Это было отрицание любой метафизики и любой достоверности,
кроме прихотливого «мнения».
Протагор не дал себе труда задуматься над вопросом: как
возможно было бы общение и взаимопонимание между людьми, если каждый индивидуум
есть «мера вещей»? Он оставил в стороне особенности процесса, который порождает
ощущения, и игнорировал тот факт, что беспорядочная масса субъективных чувств
никогда бы не стала связной картиной, не будь она организована интеллектом.
Но слушатели Протагора на первых порах не замечали этих
пробелов в его учении. Им импонировал его смелый подход к философским проблемам
и отказ от всяческих схем. Протагор позволял сомневаться решительно во всем и
даже требовал этого. Вместо, казалось бы, бесплодных фантазий он предлагал
изящную диалектику, занимательную, практически полезную, полную остроумия и
вольномыслия.
В Афинах этот капризный скепсис неожиданно приобрел большую
популярность. Шла многолетняя и изнурительная война. Она питала у подрастающего
поколения чувство недоверия к прописным истинам и сознание непрочности всего в
мире. Дух осмеяния и критики усилился как никогда (4). Многим нравилось, что
Протагор не колеблясь распространяет свои сомнения и на гражданские устои. Он
утверждал, что законы — это не священная общеобязательная истина, а
человеческие изобретения, полные ошибок и несовершенства. Он первый выдвинул
принцип политического «макиавеллизма»: по его словам, что каждому государству
кажется справедливым и прекрасным, то и существует для него как таковое (5).

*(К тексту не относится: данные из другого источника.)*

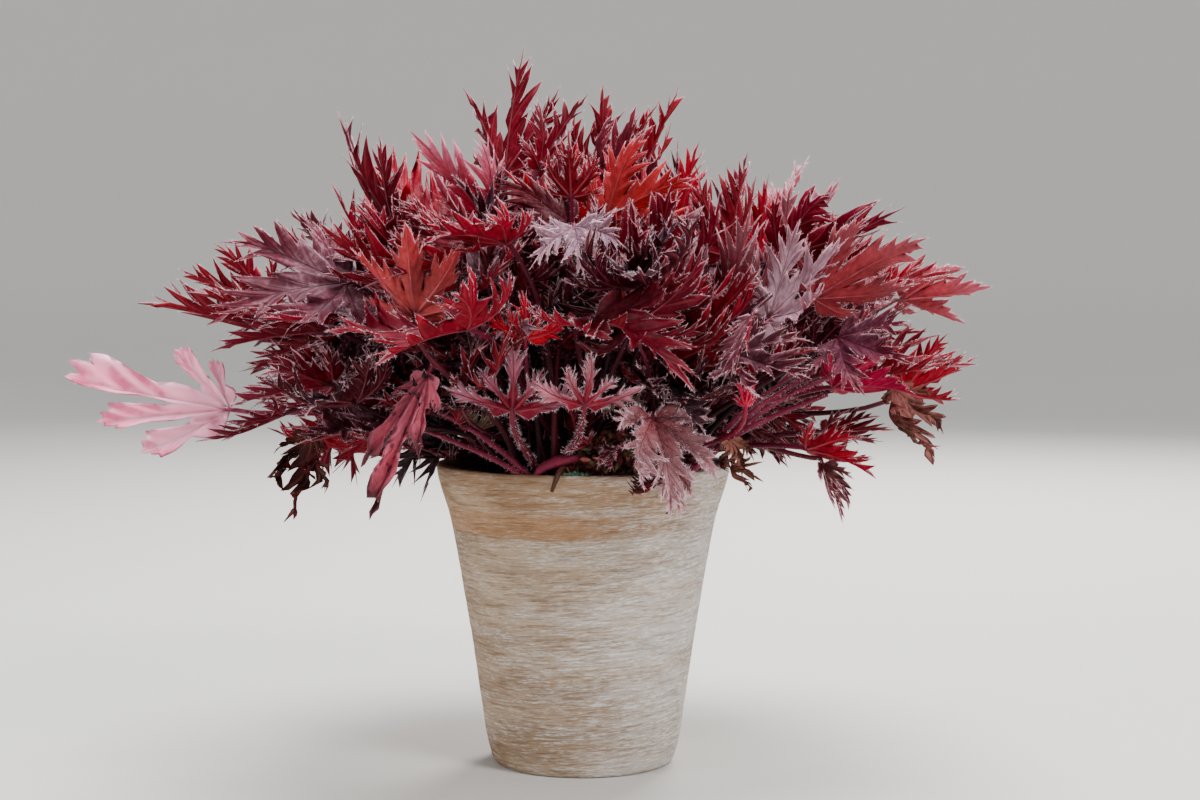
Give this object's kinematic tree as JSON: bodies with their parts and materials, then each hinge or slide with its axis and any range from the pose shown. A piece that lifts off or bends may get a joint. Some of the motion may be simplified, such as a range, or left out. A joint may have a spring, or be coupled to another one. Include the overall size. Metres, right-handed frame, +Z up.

Этим оправдывался принцип пользы и нравственной изворотливости. Раз не
существует устойчивой истины — нет и критерия для добра и зла. Недаром
Алкивиад, стяжавший печальную славу целой цепью измен, был внимательным
слушателем Протагора.
Словесные турниры философа собирали массу слушателей и
участников. Дом, где он вел беседы, был постоянно наполнен народом. Афиняне,
падкие на подобного рода словопрения, старались не пропустить ни одного
диспута. Особенно привлекали они знатную молодежь.
Софисты, однако, оказали невольную услугу греческой мысли,
расшатав привычные каноны мышления, изощрив искусство анализа, но в итоге они
пришли к самоотрицанию философии. И это было вполне закономерно. Раз
действительность испарилась, зачем вообще нужны рассуждения о мире и
последовательный взгляд на вещи? Главное — это подбирать наиболее убедительные
и красивые аргументы в споре, чтобы суметь защитить любой тезис. Все сводится к
методу изложения. Софисты недвусмысленно называли его «гражданской наукой» и
очень часто в спорах стремились лишь запутать противника (8). Ведь если истины
нет, то важнее всего одержать верх в словопрениях.
Говорят, что сам Горгий под конец жизни совершенно забросил
занятия философией и целиком отдался ораторскому искусству.
Они старались привлечь к себе внимание толпы, прибегали к
разным трюкам, нападали друг на друга, одержимые духом конкуренции и
стяжательства. Понятно, почему Платон считал, что софистом быть стыдно.
Деятельность софистов подорвала и без того уже шаткие устои
веры и гражданского порядка. Смуты военного времени и соперничество партий
довершили дело. Поэтому годы, когда впервые выступил Сократ, были отмечены в
Афинах разбродом и растерянностью умов.